La faillite évitée de justesse de KTM n’a pas seulement bouleversé l’industrie moto européenne. Elle a secoué tout un territoire, révélé une dépendance économique brutale et exposé, sans fard, les limites du modèle industriel autrichien face à la mondialisation. À Mattighofen, petite ville de 8 000 habitants, la crise ne se lit pas dans des graphiques financiers, mais dans les rues, les commerces, les chantiers à l’arrêt et les budgets municipaux amputés.
Depuis des décennies, Mattighofen vit au rythme de KTM. Quand la marque prospère, la ville respire. Quand elle vacille, tout s’arrête. Aujourd’hui, le constat est brutal.
Le maire Daniel Lang ne mâche pas ses mots : « Il nous manque environ un million d’euros dans le budget ; nous devons nous serrer la ceinture. »
Un chiffre qui n’a rien d’anecdotique : il correspond presque au centime près à la perte annuelle de recettes fiscales liée aux réductions d’effectifs chez KTM. La « Kommunalsteuer », pilier du financement communal, s’est effondrée avec les licenciements. Résultat : moins d’emplois, moins de commandes pour les fournisseurs locaux, des familles qui quittent la région, des logements invendus et des projets gelés.
La ville n’est pas officiellement en faillite, mais elle est sous perfusion. Chaque dépense est désormais passée au crible, chaque investissement repoussé. KTM n’était pas seulement un employeur : c’était l’écosystème entier.

Sauvetage indien pour KTM, mais avenir autrichien incertain
Grâce à l’intervention du groupe indien Bajaj, le pire — la liquidation — a été évité. Mais le sauvetage a un prix. Et ce prix pourrait bien être industriel, social et identitaire.
Depuis le départ de Stefan Pierer, remplacé par Gottfried Neumeister, la feuille de route est claire : retour à la rentabilité d’ici 2027.
La première étape est presque mécanique : vider les entrepôts. Selon l’hebdomadaire autrichien Profil, 110 000 motos invendues doivent être écoulées d’ici la fin de l’année, dont 40 000 stockées en interne. L’usine tourne aujourd’hui en une seule équipe, produisant moins qu’elle ne vend. Une situation inédite pour un constructeur qui rêvait encore récemment de domination mondiale.
Neumeister se veut rassurant : « Nous ne voulons pas être les plus grands, mais les meilleurs. Nous ne sommes pas encore perdus, mais nous devons absolument nous remettre sur la bonne voie. »

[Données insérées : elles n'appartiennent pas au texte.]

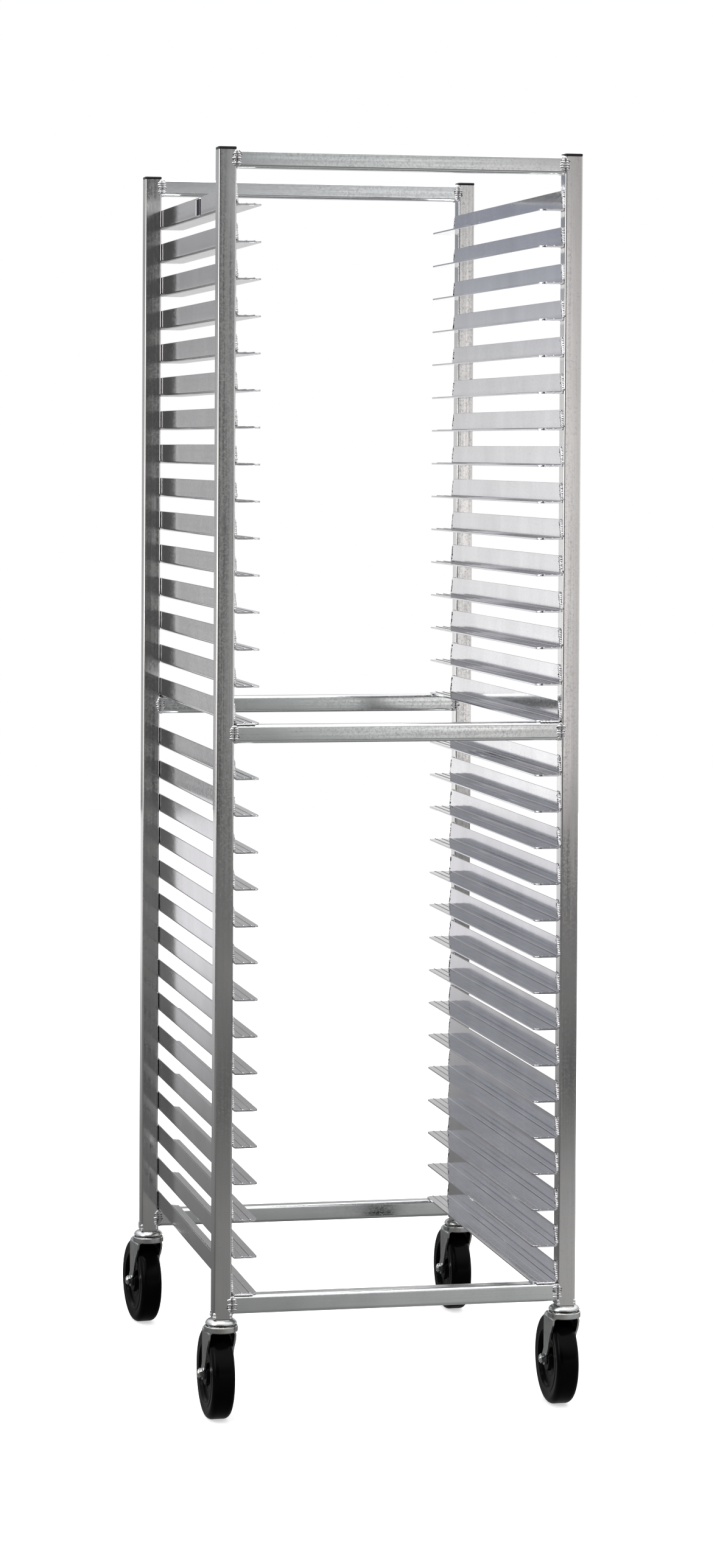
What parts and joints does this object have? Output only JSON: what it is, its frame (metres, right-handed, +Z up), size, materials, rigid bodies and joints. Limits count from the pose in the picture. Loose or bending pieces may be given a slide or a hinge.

Le véritable danger ne se cache pourtant pas dans les stocks, mais dans la logique industrielle imposée par le nouvel actionnaire. Aujourd’hui déjà, environ 120 000 motos de petite cylindrée sont produites en Inde. L’Autriche conserve encore les modèles haut de gamme, le tout-terrain et les produits à forte valeur ajoutée, estampillés Made in Austria.
Mais pour combien de temps ? Rajiv Bajaj a lâché une phrase qui a glacé Mattighofen : « une boîte de vitesses produite en Inde coûte 78 % de moins qu’en Haute-Autriche. »
Et quelques semaines plus tôt : « La production européenne est morte. » Tout est dit. Derrière le discours rassurant, la pression sur les coûts est implacable. Le risque est clair : que la restructuration sauve la marque, mais vide progressivement la région de sa substance industrielle.
La cure d’amaigrissement est déjà bien entamée. KTM a vendu son activité vélo — un gouffre estimé à 400 millions d’euros de pertes — cédé sa participation dans MV Agusta, et revendu KTM Sportcar à des investisseurs belges. La stratégie a changé : moins d’ambitions, plus de survie.
Mais à Mattighofen, cette stratégie se paie cash. Derrière chaque ligne comptable supprimée, il y a un emploi, une famille, un commerce. La faillite évitée n’a pas effacé la fracture. Elle l’a simplement rendue plus lente, plus silencieuse… et peut-être plus durable.
Oui, KTM est sauvée. Mais Mattighofen, elle, reste à genoux. La marque a survécu grâce à la mondialisation. La ville, elle, en subit désormais toute la violence.
Le paradoxe est cruel : sauver KTM n’a pas suffi à sauver son territoire. Et la question, désormais, n’est plus de savoir si la marque redeviendra rentable, mais combien d’Autriche il restera dans KTM lorsqu’elle le sera.